Bitcoin Depot Files for Chapter 11, Pulls Kiosk Network Offline

Bitcoin Depot, one of the largest operators of Bitcoin kiosks in the U.S., has filed for Chapter 11 bankruptcy in the Southern District of Texas and taken its entire network of machines offline. The filing on Tuesday caps a year of mounting legal and regulatory trouble that made its business model untenable.

The regulatory squeeze

State-level actions piled up fast. Indiana, Tennessee, and Minnesota effectively banned Bitcoin Depot's kiosks through restrictive laws. The company also faced lawsuits from attorneys general in Massachusetts and Iowa, and Connecticut suspended its operating license back in March 2025. Those weren't one-off complaints — they reflected a broader crackdown on crypto ATMs driven by fraud concerns.

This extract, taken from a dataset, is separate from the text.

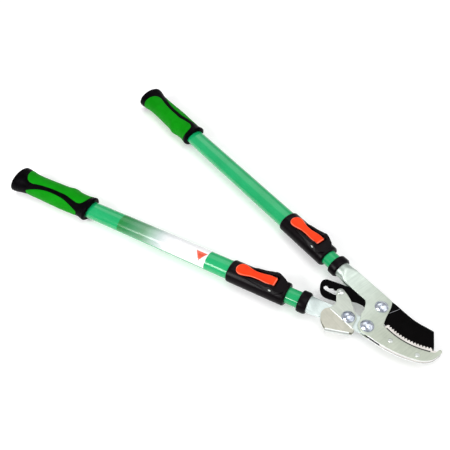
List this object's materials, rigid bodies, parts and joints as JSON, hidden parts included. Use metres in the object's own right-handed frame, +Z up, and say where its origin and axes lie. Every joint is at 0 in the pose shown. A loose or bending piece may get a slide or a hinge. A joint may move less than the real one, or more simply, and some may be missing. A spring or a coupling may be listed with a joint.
{
  "type": "telescopic ratchet anvil loppers",
  "caption": "Long-handled garden cutter with a pivoting blade closing on a toothed anvil, a ratchet pawl, and telescoping oval handles locked by flip levers.",
  "frame": {"origin": "middle of the footprint, on the surface the loppers lie on", "axes": "+X along the anvil handle towards the jaw, +Y away from the lever handle, +Z up through the side plates"},
  "size_m": [0.658, 0.3134, 0.038],
  "materials": {
    "stamped_steel": "zinc-plated stamped steel, satin",
    "anvil_steel": "pale toothed anvil strip",
    "rivet_steel": "plated pins and rivets",
    "dome_chrome": "bright domed bolts and nuts",
    "blade_coating": "black non-stick coated blade",
    "lever_steel": "zinc-plated stamped steel, bluish",
    "pawl_steel": "zinc-plated folded steel, warm tint",
    "spring_steel": "spring steel",
    "tube_green": "glossy teal green lacquer on aluminium tube",
    "black_plastic": "black moulded nylon",
    "liner_plastic": "plain bush plastic",
    "pad_rubber": "brake pad rubber",
    "grip_black": "black overmoulded grip",
    "grip_green": "soft leaf-green grip panels",
    "lever_orange": "orange-red moulded lever",
    "label_film": "printed film fading from olive to white, no lettering"
  },
  "bodies": {
    "anvil_side": {"front_side_plate": "stamped_steel", "back_side_plate": "stamped_steel", "anvil_insert": "anvil_steel", "anvil_rivets": "rivet_steel", "blade_pivot_bolt": "dome_chrome", "blade_pivot_nut": "dome_chrome", "lever_pivot_bolt": "dome_chrome", "lever_pivot_nut": "dome_chrome", "anvil_inner_tube": "tube_green", "anvil_tube_collar": "black_plastic", "anvil_tube_rivet": "rivet_steel", "anvil_end_plug": "black_plastic"},
    "blade": {"blade": "blade_coating"},
    "lever_side": {"lever_front_plate": "lever_steel", "lever_back_plate": "lever_steel", "pawl_pivot_bolt": "dome_chrome", "pawl_pivot_nut": "dome_chrome", "lever_inner_tube": "tube_green", "lever_tube_collar": "black_plastic", "lever_tube_rivet": "rivet_steel", "lever_end_plug": "black_plastic"},
    "pawl": {"pawl_stirrup": "pawl_steel", "pawl_pin": "rivet_steel", "pawl_spring": "spring_steel"},
    "anvil_handle": {"anvil_outer_tube": "tube_green", "anvil_clamp_body": "black_plastic", "anvil_clamp_liner": "liner_plastic", "anvil_clamp_pad": "pad_rubber", "anvil_clamp_pin": "rivet_steel", "anvil_grip_core": "grip_black", "anvil_grip_panels": "grip_green"},
    "anvil_flip": {"anvil_flip_lever": "lever_orange", "anvil_flip_hub": "black_plastic"},
    "lever_handle": {"lever_outer_tube": "tube_green", "lever_clamp_body": "black_plastic", "lever_clamp_liner": "liner_plastic", "lever_clamp_pad": "pad_rubber", "lever_clamp_pin": "rivet_steel", "lever_grip_core": "grip_black", "lever_grip_panels": "grip_green", "lever_tube_label": "label_film"},
    "lever_flip": {"lever_flip_lever": "lever_orange", "lever_flip_hub": "black_plastic"}
  },
  "joints": [
    {"name": "lever_hinge", "type": "hinge", "parent": "anvil_side", "child": "lever_side", "pos_m": [0.253, 0.1, 0.018], "axis": [0, 0, 1], "range_deg": [0, 60]},
    {"name": "blade_hinge", "type": "hinge", "parent": "anvil_side", "child": "blade", "pos_m": [0.2452, 0.1324, 0.018], "axis": [0, 0, 1], "range_deg": [0, 33]},
    {"name": "pawl_hinge", "type": "hinge", "parent": "lever_side", "child": "pawl", "pos_m": [0.2307, 0.0912, 0.018], "axis": [0, 0, 1], "range_deg": [-30, 0], "deforming": ["pawl_spring"]},
    {"name": "anvil_extend", "type": "slide", "parent": "anvil_side", "child": "anvil_handle", "axis": [-1, 0, 0], "range_m": [0, 0.3]},
    {"name": "lever_extend", "type": "slide", "parent": "lever_side", "child": "lever_handle", "axis": [-0.9135, -0.4067, 0], "range_m": [0, 0.3]},
    {"name": "anvil_flip_hinge", "type": "hinge", "parent": "anvil_handle", "child": "anvil_flip", "pos_m": [0.129, 0.1368, 0.0322], "axis": [0, 1, 0], "range_deg": [0, 100]},
    {"name": "lever_flip_hinge", "type": "hinge", "parent": "lever_handle", "child": "lever_flip", "pos_m": [0.14283, 0.04846, 0.0322], "axis": [-0.4067, 0.9135, 0], "range_deg": [0, 100]}
  ],
  "couplings": [
    {"joint": "blade_hinge", "follows": "lever_hinge", "ratio": 0.54},
    {"joint": "pawl_hinge", "follows": "lever_hinge", "ratio": -0.49}
  ]
}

The FBI reported 13,460 crypto-kiosk fraud complaints in 2025, with losses hitting $389 million — a 58% jump from the year before. Regulators responded with transaction caps, tighter compliance rules, and outright bans. For a business built on high-volume, low-friction cash-to-crypto conversions, that was lethal.

The financial toll

The numbers tell a brutal story. Bitcoin Depot's Q1 2026 revenue dropped by $80.7 million — a 49.2% year-over-year plunge. Gross profit fell 85.5% to just $4.5 million. Cash reserves shriveled from $65.6 million in December 2025 to $44.0 million by March 2026. On top of that, the company racked up over $20 million in legal judgments during Q4 2025 alone. That's a lot of cash burning fast with no relief in sight.

Bitcoin Depot also failed to submit its quarterly 10-Q report on time just before the bankruptcy filing. That kind of missed filing usually signals deeper internal chaos — and it's not the sort of thing investors or creditors overlook.

What happens to the kiosks

For now, the kiosks are dark. Taking the entire network offline isn't typical for a Chapter 11 — companies often keep operating while restructuring. But Bitcoin Depot appears to have concluded that the regulatory headwinds make continued operation pointless without a court-supervised overhaul. Whether the machines ever come back online will depend on what the bankruptcy process uncovers and whether any buyer sees value in the network.

The company's next move is likely to be a hearing in the Southern District of Texas to set the terms of its debtor-in-possession financing — assuming it can secure any. With cash down to $44 million and legal bills still piling up, that's not a given. The court docket will be the place to watch.